During the past years, we have spent more efforts in four directions: 1) based on our optimized, validated and standardized brain mapping techniques, we have derived a new neural tracking algorithm for precise neural mapping, which can be applied for neurosurgical assistance, including presurgical plans, neurosurgical navigation, and postsurgical protection. This method has been well verified with direct current stimuli during surgical operations in more than hundred brain tumor patients and was granted Taiwan and US patents in 2019 (Fig. 1). 2) to predict the onset of neurodegenerative diseases, we have accumulated a 4,000+ image database of the healthy elderly. Through modern computational analysis and AI technologies, we have published a series of papers about imaging signatures of the elderly and predicted their biological brain age, which differs from birth age, and reveals features that are close to neurological prediction. This achievement was awarded by the 2019 PAC AI Brain Age competition and was accepted by the prestigious journal, Cerebral Cortex, 2020. 3) Current pathophysiological theories about psychotic disorders and mood disorders highlight that brain dysconnectivity may play a crucial role in patients’ behavioral deviations. Our research results have shown that each patient group has distinct network disruption, with indications that the neural network deviation may be an endophenotype and target for neurostimulation treatment. Recently, we noticed that there might be transdiagnostic and illness-specific dysconnectivity across schizophrenia, bipolar disorder, and major depressive disorder. This study presents a more complex, ternary relationship among these 3 disorders than Kraepelinian dichotomy, and provides a new direction for further treatment. This accomplishment was selected as the cover story and was published in the journal, Biological Psychiatry: Cognitive Neuroscience and Neuroimaging, 2020. 4) based on these psychiatric studies, we found that aberrant orbitofrontal cortex (OFC) intra- and interconnection may play a key role in psychiatric disorders. Therefore, we conducted a study precise connection of the human OFC and other brain regions.
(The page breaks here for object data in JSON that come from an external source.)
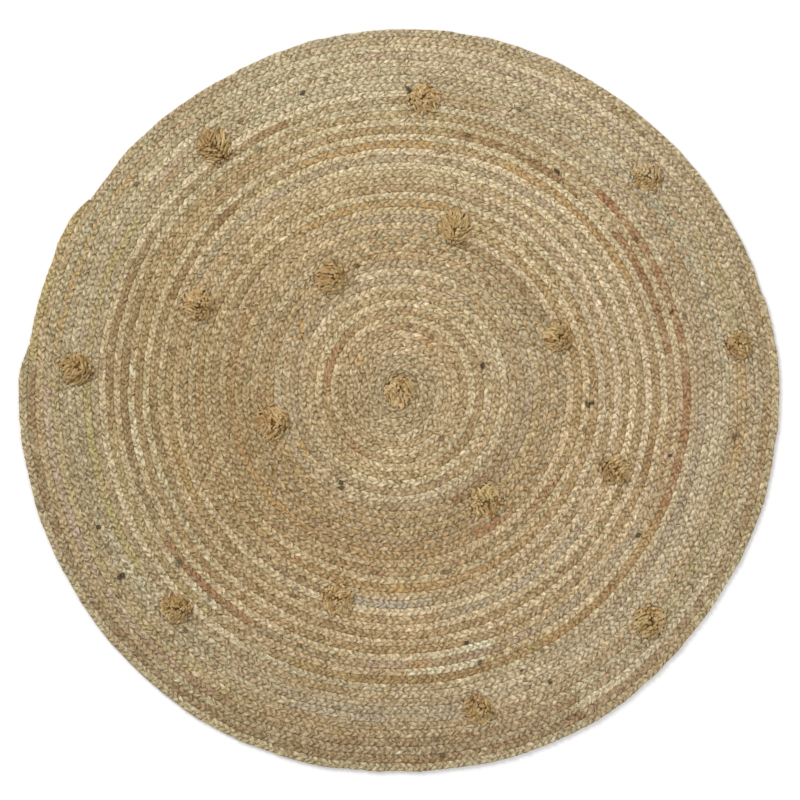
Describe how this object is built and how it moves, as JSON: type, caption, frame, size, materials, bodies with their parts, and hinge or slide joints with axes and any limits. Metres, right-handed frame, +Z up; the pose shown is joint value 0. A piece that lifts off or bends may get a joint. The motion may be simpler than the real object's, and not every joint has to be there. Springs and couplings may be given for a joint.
{
  "type": "round jute rug",
  "caption": "Flat round rug of braided jute, coiled outward from its middle and sewn turn to turn, with splayed jute pompoms sewn on its top.",
  "frame": {"origin": "middle of the rug's outline, on the floor under it", "axes": "+Z up out of the rug's top; +X along its slightly wider way; the coil opens clockwise seen from above"},
  "size_m": [1.2156, 1.1854, 0.0239],
  "materials": {
    "jute_braid": "matt three-strand jute braid in mixed sandy, cream, tan and grey-green shades, with rows of V-shaped stitches",
    "jute_yarn": "matt loose jute yarn, golden brown, dark between the strands"
  },
  "bodies": {
    "root": {"braided_field": "jute_braid", "pompom_01": "jute_yarn", "pompom_02": "jute_yarn", "pompom_03": "jute_yarn", "pompom_04": "jute_yarn", "pompom_05": "jute_yarn", "pompom_06": "jute_yarn", "pompom_07": "jute_yarn", "pompom_08": "jute_yarn", "pompom_09": "jute_yarn", "pompom_10": "jute_yarn", "pompom_11": "jute_yarn", "pompom_12": "jute_yarn", "pompom_13": "jute_yarn", "pompom_14": "jute_yarn", "pompom_15": "jute_yarn", "pompom_16": "jute_yarn", "pompom_17": "jute_yarn"}
  },
  "joints": []
}
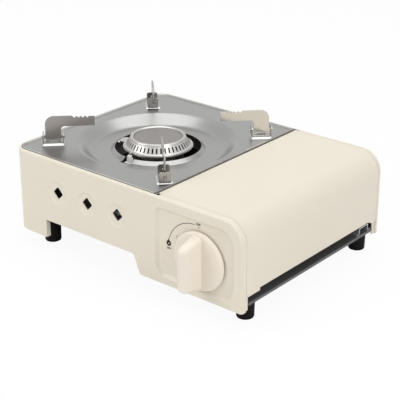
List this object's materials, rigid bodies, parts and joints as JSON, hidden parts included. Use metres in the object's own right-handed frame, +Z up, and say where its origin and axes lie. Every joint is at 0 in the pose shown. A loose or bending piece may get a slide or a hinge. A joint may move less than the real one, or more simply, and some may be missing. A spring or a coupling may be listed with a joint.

This study provides a foundation for exploring the structural connection of OFC, and insights for studying mental disorders. This finding was recently accepted by the international journal, Cerebral Cortex, 2020.
Thanks to all corporate partners and funding, the BcLab has established solid imaging techniques for brain connectomic research during the past decades and led to a series of achievements clarifying brain structural and functional associations. Meanwhile, we are dedicated to assisting clinical service, to predicting neurodegenerative onset, and to identifying features for psychiatric disorders based on these concepts. We will keep studying the mystery of the human brain and hope to achieve better human health.
Fig. 1. Derived from post-mortem human brain white matter dissection, our neural tracking algorithm was re-designed and optimized for neurosurgical plans. Tumor mass (green), peritumoral edema (indigo), neural tracts (red, blue, orange), vessels (ashen), and anatomy were highlighted and implemented in a HTC virtual reality system and a Medtronic neurosurgical navigation system as a neurosurgical guide.